I absolutely recommend playing the first game first, in order to appreciate the wrestlers, their stories, and their personalities. Reiko gets her own theme song and dynamic intro, showing her confidence have improved since Rumble Roses, but players wouldn't understand without playing it first. Since most of the assets from the original return here, Konami composers including Michiru Yamane, DJ TAKA, Akira Yamaoka, and Sota Fujimori to name a few returns in Rumble Roses XX. SADA, a contributor to the Bemani series, makes his debut in the Rumble Roses series as a composer for the Queen's Matches.
It's really weird to recommend this game. It is a tedious grind that is absolutely meant to be played in bursts. Achievement hunters may find the achievement list easy to gain as once you "beat the game" once, it's a matter of beating it 19 more times. Then there's purchasing everything. It can be quite a mess, but considering this was a 2006 game that was close to being a launch title, I understand most developers were treating the Xbox 360 as "shiny new hardware" and wondered what they could do with it.

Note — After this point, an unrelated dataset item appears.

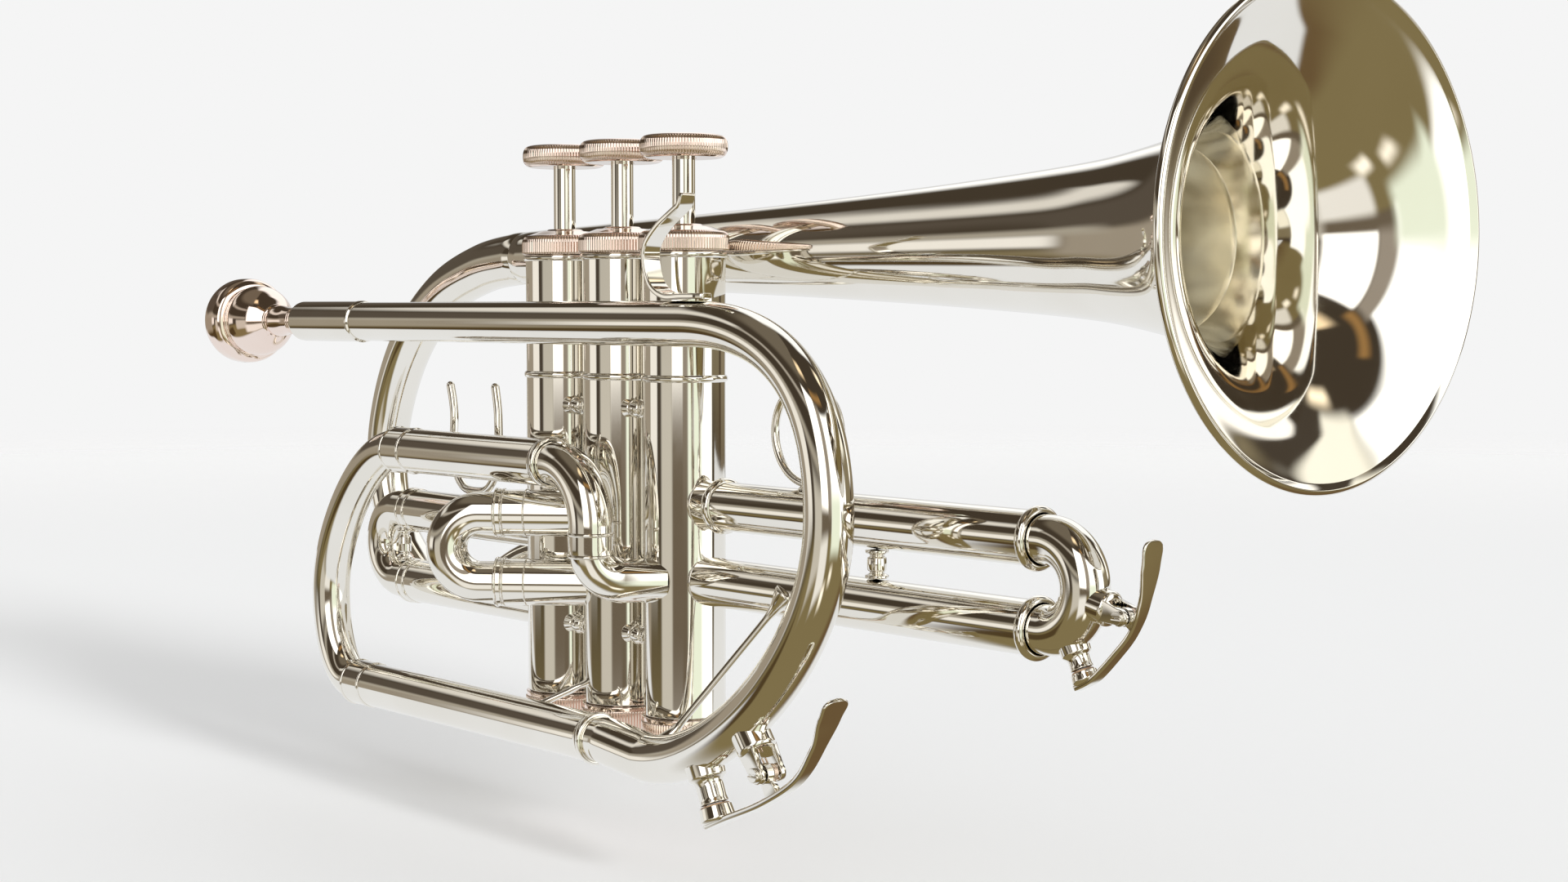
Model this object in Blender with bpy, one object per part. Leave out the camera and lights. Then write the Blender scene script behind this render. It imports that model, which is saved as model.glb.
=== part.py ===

Rumble Roses XX is just barely enough to be more than a tech demo, but there was a huge missed opportunity here that I wish Konami could capture again. What wound up becoming the final straw for the game was that it wound up being completion for Dead or Alive anyway. Dead or Alive 4 was released as a launch title for the Xbox 360 a few months ago, meaning that the reasons many would pick up Rumble Roses XX were already handled by Koei Tecmo complete with a story mode!
Maybe when Yuke's is finished with the new AEW: Fight Forever game they can reunite with Konami for old-time's sake? I'm not holding my breath for I am well aware there are MANY Konami IPs that people have been wanting a new title in for decades.